Prime Minister Benjamin Netanyahu’s lawyers are mulling petitioning the High Court of Justice against Attorney General Avichai Mandelblit if he refuses to postpone a pre-indictment hearing for potential charges in three corruption cases the premier is implicated in, according to a Channel 12 news report Tuesday.
One of Netanyahu’s lawyers reportedly told the TV network they were also considering forgoing the hearing altogether if Mandelblit won’t delay the hearing, which is scheduled for July.
The lawyer confirmed reports from earlier this week that said Netanyahu’s attorneys have yet to collect the legal documents relating to the three cases that were made available by Mandelblit’s office earlier this month.
Those reports had led to accusations that Netanyahu and his lawyers were not picking up the documents in a bid to delay the hearing, but the lawyer told Channel 12 the documents had not been collected because the firm had not been paid.
Another Netanyahu lawyer, Pini Rubin, made similar remarks about non-payment on Army Radio earlier on Tuesday.
Netanyahu is a suspect in three criminal probes, dubbed by police as Cases 1000, 2000 and 4000, in which investigators have recommended graft indictments. Mandelblit announced in February that he intended to indict Netanyahu in all three cases, pending a hearing.
Citing fears of leaks to the press of the evidence against Netanyahu in the middle of a hard-fought election campaign, the prime minister’s attorneys asked Mandelblit to freeze the hearing process and not release to them the evidence in the case, even at the cost of delaying their preparations for the pre-indictment hearings.
The prime minister has repeatedly denied any wrongdoing and claims that the investigations are part of efforts by the media and Israeli left to remove him from power, with the support of a dishonest police investigating team overseen by a “weak” attorney general.
In Case 1000, involving accusations that Netanyahu received gifts and benefits from billionaire benefactors, including Israeli-born Hollywood producer Arnon Milchan, in exchange for favors, Mandelblit said he intends to charge Netanyahu with fraud and breach of trust.
In Case 2000, involving accusations Netanyahu agreed with Yedioth Ahronoth newspaper publisher Arnon Mozes to weaken a rival daily in return for more favorable coverage from Yedioth, Mandelblit will also seek to charge the premier with fraud and breach of trust, while Mozes will be charged with bribery.
In Case 4000, widely seen as the most serious against the premier, Netanyahu is accused of having advanced regulatory decisions that benefited Shaul Elovitch, the controlling shareholder in the Bezeq telecom giant, to the tune of hundreds of millions of dollars, in exchange for positive coverage from Elovitch’s Walla news site. In that case, Mandelblit announced he intends to charge both Netanyahu and Elovitch with bribery.
New suspicions have also arisen regarding a possible conflict of interest related to unreported business dealings possibly tied to a German shipbuilder from which Israel buys submarines. The purchases have been investigated as the so-called Case 3000, which snared several of Netanyahu’s close associates, but in which Netanyahu is not currently a suspect.
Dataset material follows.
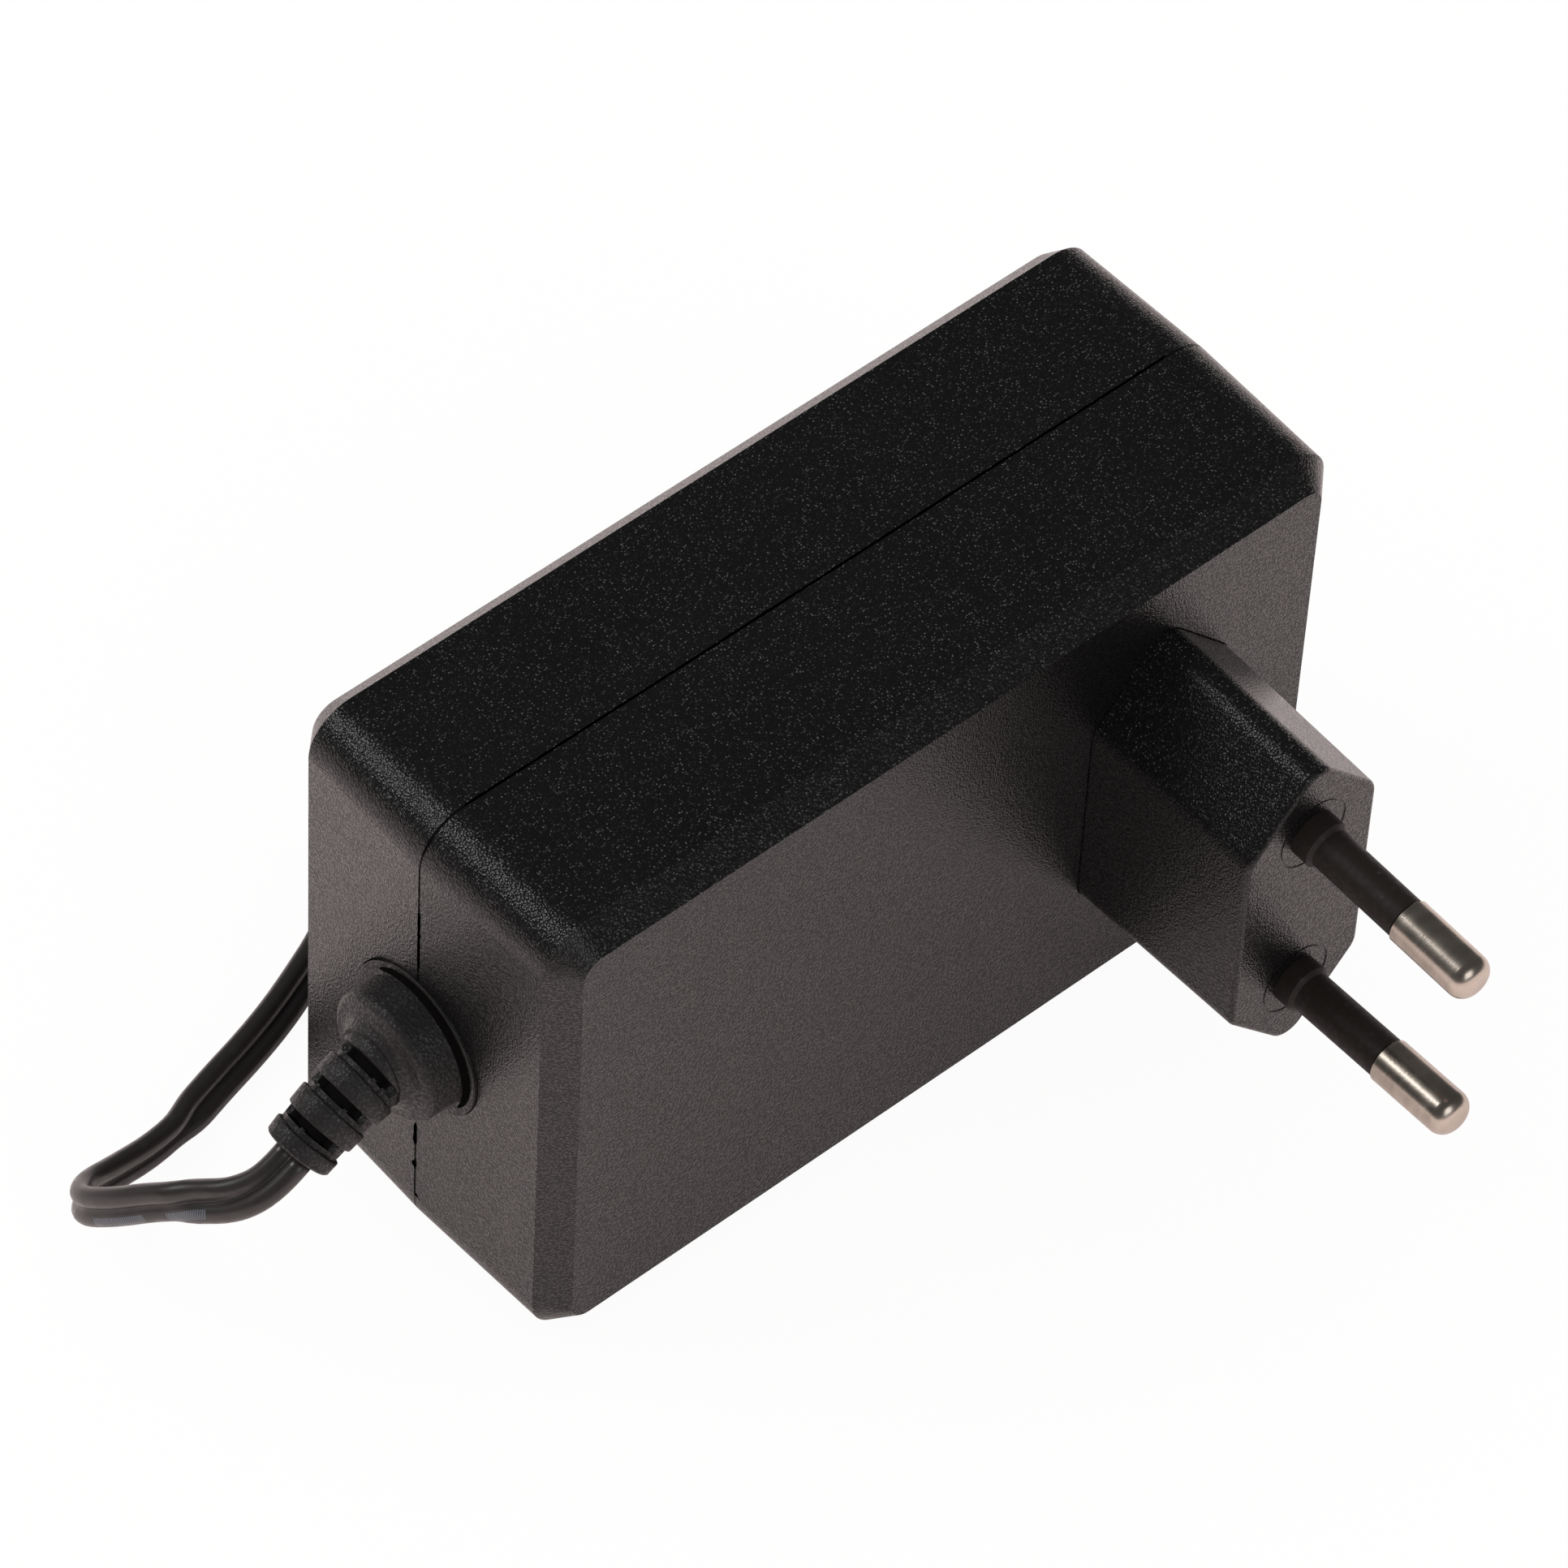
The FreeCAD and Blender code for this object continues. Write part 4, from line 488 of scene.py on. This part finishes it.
def moulded(name, colour, roughness, grain_size, depth, glints=0.0, glint_level=0.1, wear=0.7, index=1.3):
    """Moulded plastic or vinyl with an eroded grain whose tops are smoother than its valleys. Metres.

    Glints is the share of pebbles that don't glint, and wear is how much more the tops shine than the valleys.
    """
    material, tree, surface = new_material(name)
    surface.inputs["IOR"].default_value = index
    surface.inputs["Coat Roughness"].default_value = roughness
    surface.inputs["Coat IOR"].default_value = 1.4
    grain = add_node(tree, "ShaderNodeGroup", node_tree=GRAIN)
    grain.inputs["Grain Size"].default_value = grain_size
    grain.inputs["Glints"].default_value = glints
    bump = add_node(tree, "ShaderNodeBump", {"Strength": 1.0, "Distance": depth})
    tree.links.new(grain.outputs["Height"], bump.inputs["Height"])
    tree.links.new(bump.outputs["Normal"], surface.inputs["Normal"])
    tree.links.new(bump.outputs["Normal"], surface.inputs["Coat Normal"])
    rough = add_node(tree, "ShaderNodeMapRange", {"To Min": roughness + 0.1, "To Max": roughness})
    tree.links.new(grain.outputs["Tops"], rough.inputs["Value"])
    tree.links.new(rough.outputs[0], surface.inputs["Roughness"])
    polish = add_node(tree, "ShaderNodeMapRange", {"To Min": 0.5 - 0.5 * wear, "To Max": 0.5 + 0.5 * wear})
    tree.links.new(grain.outputs["Tops"], polish.inputs["Value"])
    tree.links.new(polish.outputs[0], surface.inputs["Coat Weight"])
    shade = add_node(tree, "ShaderNodeMix", data_type="RGBA")
    shade.inputs["A"].default_value = (*(0.8 * c for c in colour), 1)
    shade.inputs["B"].default_value = (*(1.2 * c for c in colour), 1)
    tree.links.new(grain.outputs["Cloud"], shade.inputs["Factor"])
    # Painted glint: pebbles that glint and face upwards get a pale colour painted into the base colour.
    lit = add_node(tree, "ShaderNodeMix", data_type="RGBA")
    lit.inputs["B"].default_value = (glint_level, glint_level, 0.97 * glint_level, 1)
    tree.links.new(grain.outputs["Glint"], lit.inputs["Factor"])
    tree.links.new(shade.outputs["Result"], lit.inputs["A"])
    tree.links.new(lit.outputs["Result"], surface.inputs["Base Color"])
    return material


def dress(material, *names):
    """Gives CAD nodes or pieces a finish."""
    for name in names:
        piece = nodes.get(name) or bpy.data.objects[name]
        piece.data.materials.clear()
        piece.data.materials.append(material)


dress(moulded("Housing plastic", (0.004, 0.0038, 0.0038), 0.2, 0.00021, 0.00006), "front_shell", "rear_shell")
dress(moulded("Plug block plastic", (0.004, 0.0038, 0.0038), 0.2, 0.00021, 0.00006), "plug_insert")
dress(moulded("Sleeve plastic", (0.012, 0.0085, 0.007), 0.5, 0.0006, 0.00001, 0.5, 0.02, 0.2, 1.2), "sleeve_upper",
      "sleeve_lower")
dress(moulded("Relief vinyl", (0.011, 0.0098, 0.0095), 0.42, 0.0003, 0.00008, 0.6, 0.05, 0.7, 1.3), "slotted_relief")
cord_vinyl = moulded("Cord vinyl", (0.016, 0.0133, 0.012), 0.3, 0.0012, 0.00001, 0.5, 0.02, 0.1, 1.45)
dress(cord_vinyl, "twin_cord")
dress(moulded("Tie vinyl", (0.01, 0.01, 0.01), 0.45, 0.0006, 0.00001, 1.0, 0.1, 0.1), "hank_tie")
dress(moulded("Output plug vinyl", (0.01, 0.01, 0.01), 0.4, 0.0003, 0.00002), "dc_plug_body")

# The stripe's middle and half width as shares around the cord; the rest in the tens of centimetres of the UV map.
STRIPE_PLACE, STRIPE_HALF, STRIPE_START = 0.866, 0.04, 0.09
DASH_PITCH, DASH_SHARE, HATCH_PITCH, HATCH_GAP = 0.08, 0.68, 0.0024, 0.35


def striped(material):
    """Pale hatched dashes along the outer side of the cord's second core."""
    tree = material.node_tree
    surface = tree.nodes["Principled BSDF"]
    place = add_node(tree, "ShaderNodeUVMap", uv_map="cord")
    parts = tree.nodes.new("ShaderNodeSeparateXYZ")
    tree.links.new(place.outputs[0], parts.inputs[0])

    def math(operation, first, second):
        """Result of a node on two numbers or sockets."""
        node = add_node(tree, "ShaderNodeMath", operation=operation)
        for socket, source in zip(node.inputs, (first, second)):
            if isinstance(source, (int, float)):
                socket.default_value = source
            else:
                tree.links.new(source, socket)
        return node.outputs[0]

    along, around = parts.outputs["X"], parts.outputs["Y"]
    band = math("LESS_THAN", math("ABSOLUTE", math("SUBTRACT", around, STRIPE_PLACE), 0), STRIPE_HALF)
    dash = math("LESS_THAN", math("FRACT", math("MULTIPLY", along, 1 / DASH_PITCH), 0), DASH_SHARE)
    dash = math("MULTIPLY", dash, math("GREATER_THAN", along, STRIPE_START))
    slant = math("ADD", math("MULTIPLY", along, 1 / HATCH_PITCH), math("MULTIPLY", around, 9.0))
    hatch = math("GREATER_THAN", math("FRACT", slant, 0), HATCH_GAP)
    worn = add_node(tree, "ShaderNodeTexNoise", {"Scale": 900.0, "Detail": 2.0})
    kept = math("GREATER_THAN", worn.outputs["Fac"], 0.4)
    mask = math("MULTIPLY", math("MULTIPLY", band, dash), math("MULTIPLY", hatch, kept))
    share = math("MULTIPLY", mask, 0.8)
    paint = add_node(tree, "ShaderNodeMix", data_type="RGBA")
    before = surface.inputs["Base Color"].links[0].from_socket
    tree.links.new(share, paint.inputs["Factor"])
    tree.links.new(before, paint.inputs["A"])
    paint.inputs["B"].default_value = (0.1, 0.115, 0.14, 1)
    tree.links.new(paint.outputs["Result"], surface.inputs["Base Color"])


striped(cord_vinyl)


def change_group():
    """Slow and fine changes of a plain surface: a factor and a height, stretched by the scale vector."""
    group = bpy.data.node_groups.new("Surface change", "ShaderNodeTree")
    group.interface.new_socket("Stretch", in_out="INPUT", socket_type="NodeSocketVector").default_value = (1, 1, 1)
    for name in ("Change", "Height"):
        group.interface.new_socket(name, in_out="OUTPUT", socket_type="NodeSocketFloat")
    link = group.links.new
    given, out = group.nodes.new("NodeGroupInput"), group.nodes.new("NodeGroupOutput")
    place = group.nodes.new("ShaderNodeTexCoord")
    stretched = add_node(group, "ShaderNodeVectorMath", operation="MULTIPLY")
    link(place.outputs["Object"], stretched.inputs[0])
    link(given.outputs["Stretch"], stretched.inputs[1])
    slow = add_node(group, "ShaderNodeTexNoise", {"Scale": 250.0, "Detail": 3.0})
    fine = add_node(group, "ShaderNodeTexNoise", {"Scale": 2500.0, "Detail": 2.0})
    for texture in (slow, fine):
        link(stretched.outputs[0], texture.inputs["Vector"])
    link(slow.outputs["Fac"], out.inputs["Change"])
    link(fine.outputs["Fac"], out.inputs["Height"])
    return group


CHANGE = change_group()


def plain(name, colour, roughness, metallic=0.0, stretch=(1, 1, 1), depth=0.00001, spread=0.25, index=1.5):
    """Metal or inside material whose colour and roughness change a little over the piece."""
    material, tree, surface = new_material(name)
    surface.inputs["Metallic"].default_value = metallic
    surface.inputs["IOR"].default_value = index
    change = add_node(tree, "ShaderNodeGroup", node_tree=CHANGE)
    change.inputs["Stretch"].default_value = stretch
    bump = add_node(tree, "ShaderNodeBump", {"Strength": 1.0, "Distance": depth})
    tree.links.new(change.outputs["Height"], bump.inputs["Height"])
    tree.links.new(bump.outputs["Normal"], surface.inputs["Normal"])
    rough = add_node(tree, "ShaderNodeMapRange", {"To Min": roughness - 0.08, "To Max": roughness + 0.08})
    tree.links.new(change.outputs["Change"], rough.inputs["Value"])
    tree.links.new(rough.outputs[0], surface.inputs["Roughness"])
    shade = add_node(tree, "ShaderNodeMix", data_type="RGBA")
    shade.inputs["A"].default_value = (*((1 - spread) * c for c in colour), 1)
    shade.inputs["B"].default_value = (*((1 + spread) * c for c in colour), 1)
    tree.links.new(change.outputs["Change"], shade.inputs["Factor"])
    tree.links.new(shade.outputs["Result"], surface.inputs["Base Color"])
    return material


dress(plain("Pin nickel", (0.54, 0.475, 0.41), 0.27, 1.0, (1, 3, 1), 0.000005, 0.4), "pin_upper", "pin_lower")
# Painted shade: a dark, dull finish for the collar's foot, the recess's rim gap, the seam's groove and the slots'
# grooves.
painted_shade = plain("Painted shade vinyl", (0.006, 0.0054, 0.0052), 0.8, index=1.06)
dress(painted_shade, "collar_shade", "recess_line", "seam_line")
# The slots' groove faces get the painted shade.
relief.data.materials.append(painted_shade)
deep = relief.data.attributes["deep"].data
for polygon in relief.data.polygons:
    polygon.material_index = deep[polygon.index].value
# Painted glint: the pale, patchy colour of the strip on the recess's lip.
dress(plain("Painted lip glint", (0.035, 0.033, 0.032), 0.4, depth=0.0001, spread=0.9), "recess_lip_glint")
dress(plain("Output plug nickel", (0.45, 0.42, 0.38), 0.3, 1.0, (4, 1, 1), 0.000003), "dc_plug_barrel",
      "dc_plug_contact")
dress(plain("Output plug insulator", (0.55, 0.4, 0.08), 0.35), "dc_plug_insulator")
dress(plain("Board laminate", (0.35, 0.28, 0.12), 0.5, stretch=(1, 1, 4)), "circuit_board")
dress(plain("Ferrite", (0.06, 0.06, 0.062), 0.55, depth=0.00003), "choke_core", "transformer_core_left",
      "transformer_core_right")
dress(plain("Phenolic", (0.02, 0.02, 0.02), 0.4), "transformer_bobbin")
dress(plain("Enamelled copper", (0.5, 0.2, 0.07), 0.3, 0.8, (1, 1, 5), 0.00008), "choke_winding", "transformer_winding")
dress(plain("Polyester tape", (0.75, 0.6, 0.1), 0.2), "transformer_tape")
dress(plain("Shrink sleeve", (0.03, 0.04, 0.09), 0.25), "bulk_capacitor", "output_capacitor_1", "output_capacitor_2")
dress(plain("Fuse moulding", (0.2, 0.08, 0.03), 0.3), "fuse")
dress(plain("Film capacitor moulding", (0.7, 0.55, 0.12), 0.25), "x_capacitor")
dress(plain("Disc coat", (0.04, 0.12, 0.4), 0.2, depth=0.00003), "y_capacitor", "varistor")
dress(plain("Chip epoxy", (0.02, 0.02, 0.02), 0.6, depth=0.00002), "bridge_rectifier", "optocoupler", "controller_chip",
      "switching_transistor", "output_diode")
dress(plain("Rolled aluminium", (0.6, 0.6, 0.6), 0.35, 1.0, (1, 1, 8), 0.000005, 0.1), "transistor_heat_sink",
      "diode_heat_sink")
for wire, colour in (("mains_wire_upper", (0.15, 0.06, 0.03)), ("mains_wire_lower", (0.03, 0.08, 0.35)),
                     ("output_wire_upper", (0.4, 0.02, 0.02)), ("output_wire_lower", (0.02, 0.02, 0.02))):
    dress(plain("Wire vinyl " + wire, colour, 0.35), wire)

# Floor, backdrop and light.

floor_mesh = bmesh.new()
bmesh.ops.create_grid(floor_mesh, x_segments=1, y_segments=1, size=3.0)
floor_data = bpy.data.meshes.new("Floor")
floor_mesh.to_mesh(floor_data)
floor_mesh.free()
floor = bpy.data.objects.new("Floor", floor_data)
bpy.context.scene.collection.objects.link(floor)
material, tree, surface = new_material("White floor")
surface.inputs["Base Color"].default_value = (0.92, 0.8, 0.785, 1)
surface.inputs["Roughness"].default_value = 0.9
glow = add_node(tree, "ShaderNodeEmission", {"Color": (1, 1, 1, 1), "Strength": 1.0})
path = tree.nodes.new("ShaderNodeLightPath")
seen = add_node(tree, "ShaderNodeMath", {1: 0.95}, operation="MULTIPLY")
tree.links.new(path.outputs["Is Camera Ray"], seen.inputs[0])
mixed = tree.nodes.new("ShaderNodeMixShader")
tree.links.new(seen.outputs[0], mixed.inputs[0])
tree.links.new(surface.outputs[0], mixed.inputs[1])
tree.links.new(glow.outputs[0], mixed.inputs[2])
tree.links.new(mixed.outputs[0], tree.nodes["Material Output"].inputs["Surface"])
floor.data.materials.append(material)

world = bpy.data.worlds.new("Studio")
bpy.context.scene.world = world
world.use_nodes = True
tree = world.node_tree
sky = tree.nodes["Background"]
sky.inputs["Color"].default_value = (1, 1, 1, 1)
room = add_node(tree, "ShaderNodeBackground", {"Color": (0.09, 0.09, 0.092, 1)})
path = tree.nodes.new("ShaderNodeLightPath")
mixed = tree.nodes.new("ShaderNodeMixShader")
tree.links.new(path.outputs["Is Glossy Ray"], mixed.inputs[0])
tree.links.new(sky.outputs[0], mixed.inputs[1])
tree.links.new(room.outputs[0], mixed.inputs[2])
tree.links.new(mixed.outputs[0], tree.nodes["World Output"].inputs["Surface"])


def area_light(name, direction, distance, size, watts):
    """Square softbox that faces the adapter from a direction."""
    data = bpy.data.lights.new(name, "AREA")
    data.size = size
    data.energy = watts
    lamp = bpy.data.objects.new(name, data)
    bpy.context.scene.collection.objects.link(lamp)
    direction = Vector(direction).normalized()
    facing = direction.to_track_quat("Z", "Y").to_matrix().to_4x4()
    lamp.matrix_world = Matrix.Translation(direction * distance) @ facing


area_light("Key softbox", (-0.45, 0.6, 0.7), 1.2, 0.42, 3.7)
area_light("Front softbox", (-0.2, -0.9, 0.6), 1.4, 0.8, 3.4)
At the same time, speculation has swirled that Netanyahu may use his newfound political strength after his victory in the April 9 elections to advance legislation that would grant him immunity from prosecution as long as he remains prime minister.
Netanyahu has given contradictory answers when asked whether he would advance such legislation, while also denying any wrongdoing. Under the existing immunity law, any MK can seek immunity by winning a majority in the Knesset House Committee and then in the Knesset plenum.
On Sunday, Bezalel Smotrich confirmed that his far-right Union of Right-Wing Parties intends to advance legislation to grant all MKs immunity from criminal prosecution.
Smotrich’s proposal would grant MKs automatic immunity, which could then only be lifted by a majority in the House Committee and the plenum.
While Smotrich has claimed he is not championing the legislation to protect Netanyahu, if passed it would mean the prime minister could not be put on trial in any of the three criminal cases for which he is facing prosecution, pending Mandelblit’s hearing.